Como eu já estava bastante envolvido só por telefone, não exigia que ela fosse a maior das maravilhas. E ela não era mesmo nenhuma princesa (pelo que me lembro), mesmo assim, achei-a linda. Comecei a ir vê-la quase que diariamente, à tarde. Eu e ela ficávamos na calçada conversando até o anoitecer. Às vezes, via a mãe dela, ou a irmã, ou ambas assistindo-nos, entretidamente, da varanda — o que me incomodava e me envaidecia ao mesmo tempo. Criava-se uma expectativa que alimentava o romance.

Continuamos, ainda, nos telefonando e, numa das ligações, tomei coragem e me declarei. No mesmo dia, quando fui visitá-la, ela deu-me uma foto dedicada que terminava com "um beijo da Grazi". Ficou esperando que eu retribuísse. Eu estava nervosíssimo. Foi ela quem tomou a iniciativa: — "Minha mãe fica me perguntando quando é que você vai me dar um beijo..." — disse sem graça, olhando para o chão e intercalando as palavras com sorrisos.

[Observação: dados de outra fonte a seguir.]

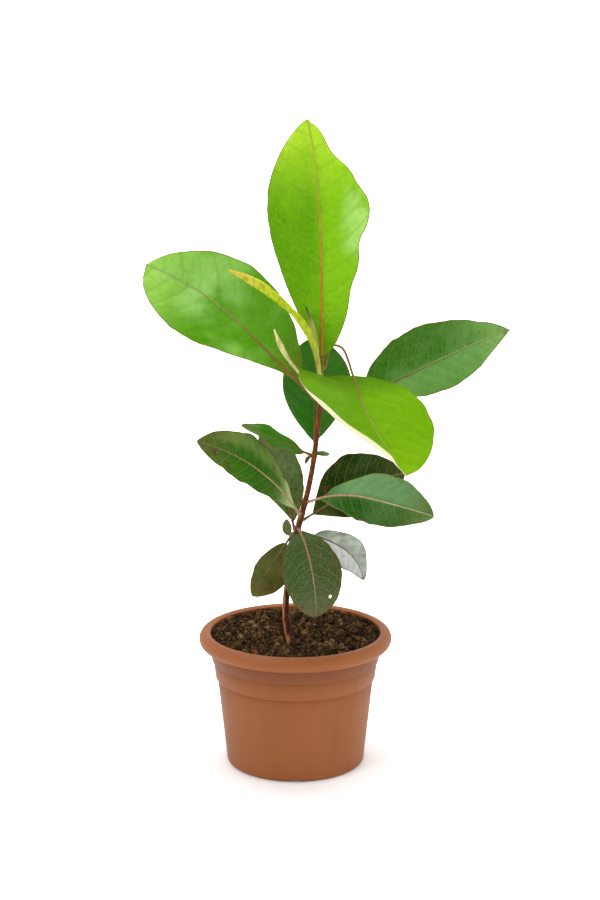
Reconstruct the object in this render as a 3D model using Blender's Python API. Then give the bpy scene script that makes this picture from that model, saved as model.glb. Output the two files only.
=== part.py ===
"""Potted sea almond tree: a young Terminalia catappa in a terracotta-coloured plastic pot.

Lengths below are millimetres and angles are degrees. The pot stands on z = 0 with its axis on
the Z axis, and the front of the plant faces -Y. Every node is one closed solid of its own.
"""

import math
from dataclasses import dataclass

import bmesh
import bpy
from mathutils import Vector

MM = 0.001

# ---------------------------------------------------------------- driving sizes
RIM_DIAMETER = 202.0
POT_HEIGHT = 142.0
FOOT_DIAMETER = 145.0
WALL = 2.4
BASE_THICKNESS = 5.0
RIM_ROLL_RADIUS = 8.0
NECK_HEIGHT = 32.0          # crest down to the shoulder groove
BAND_HEIGHT = 17.5          # raised band under the groove
BAND_STEP = 2.1             # how far the band stands out from the lower wall
FOOT_ROUND = 4.0
CHANNEL_WIDTH = 12.0
CHANNEL_DEPTH = 2.4
CHANNEL_START = 20.0
DRAIN_DIAMETER = 9.0
CHANNELS = 4

FIT_GAP = 0.3               # air left between neighbouring nodes
SOIL_DROP = 2.6             # soil edge below the rim crest
SOIL_DIP = 4.2              # hollow round the stem
SOIL_DIP_SPREAD = 30.0

STEM_HEIGHT = 300.0         # soil to growing tip
STEM_DIAMETER = 7.2         # at the soil
STEM_TIP_DIAMETER = 4.4
ROOT_DEPTH = 105.0
PETIOLE_DIAMETER = 3.2
LEAF_THICKNESS = 0.9
LEAF_EDGE = 0.5
MIDRIB_DEPTH = 0.9          # how far the midrib stands out under the blade

SEGMENTS = 40
STEM_SIDES = 10
STEM_FOOT = (-3.8, -27.0)

# Bends of the stem: sideways and depth place, then height above the soil as drawn.
STEM_BENDS = [
    (-3.8, -27.0, -5.0),
    (-7.5, -23.0, 12.0),
    (-9.8, -21.0, 29.0),
    (-9.6, -20.0, 47.0),
    (-5.6, -18.0, 80.0),
    (1.7, -16.0, 117.0),
    (9.7, -15.0, 147.0),
    (15.3, -14.0, 172.0),
    (20.0, -13.0, 201.0),
    (23.2, -12.0, 231.0),
    (25.2, -11.0, 258.0),
    (27.0, -10.0, 300.0),
]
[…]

Sorrisos... Eu, sem saber o que dizer, fazer ou pensar, acabei perguntando: — "Graziela, você gosta mesmo de mim?" Ela, irritada com a minha inexperiência, com a minha falta de tato, respondeu impaciente: — "O que é que você acha? Claro! Claro, meu!" Antes que ela continuasse em protestos, beijei-a.

Nesse dia começamos a namorar.

O tão esperado namoro durou pouco. E desta vez, eu não tenho nem como formular teorias sobre o porquê do fim. Lembro muito pouco disso. Lembro-me apenas de que foi ela quem quis terminar. Deu-me uma justificativa muito vaga, tanto que não tenho certeza se esta realmente existiu. O que me intriga é eu não ter insistido, eu não ter lamentado. Era como se eu já soubesse, como se eu já aceitasse. Era como se o fim fosse inevitável.

A amizade com o Luís continuou ainda por anos. O colegial nos separou, mas voltamos a nos encontrar na faculdade. Ele nunca ficou magoado. Ele ficou foi um pouco envergonhado pelas inegáveis mentiras. Não sei como eu reagiria no lugar dele, porque o Luís gostava da Graziela de verdade. Mas o que eu queria dizer é que a Graziela foi a minha primeira namorada e, às vezes, fico pensando que nunca poderia ter acontecido se não fosse um pouco de pura deslealdade da minha parte. Meus amigos estão entre as pessoas que mais prezo. Entretanto, a nossa necessidade de amar e de ser amado parece estar sempre acima de tudo e de todos. O amor nos torna egoístas. Machado de Assis escreveu que "o amor é o egoísmo duplicado".

O Destino parece ser mais forte do que as coisas que mais prezamos neste mundo.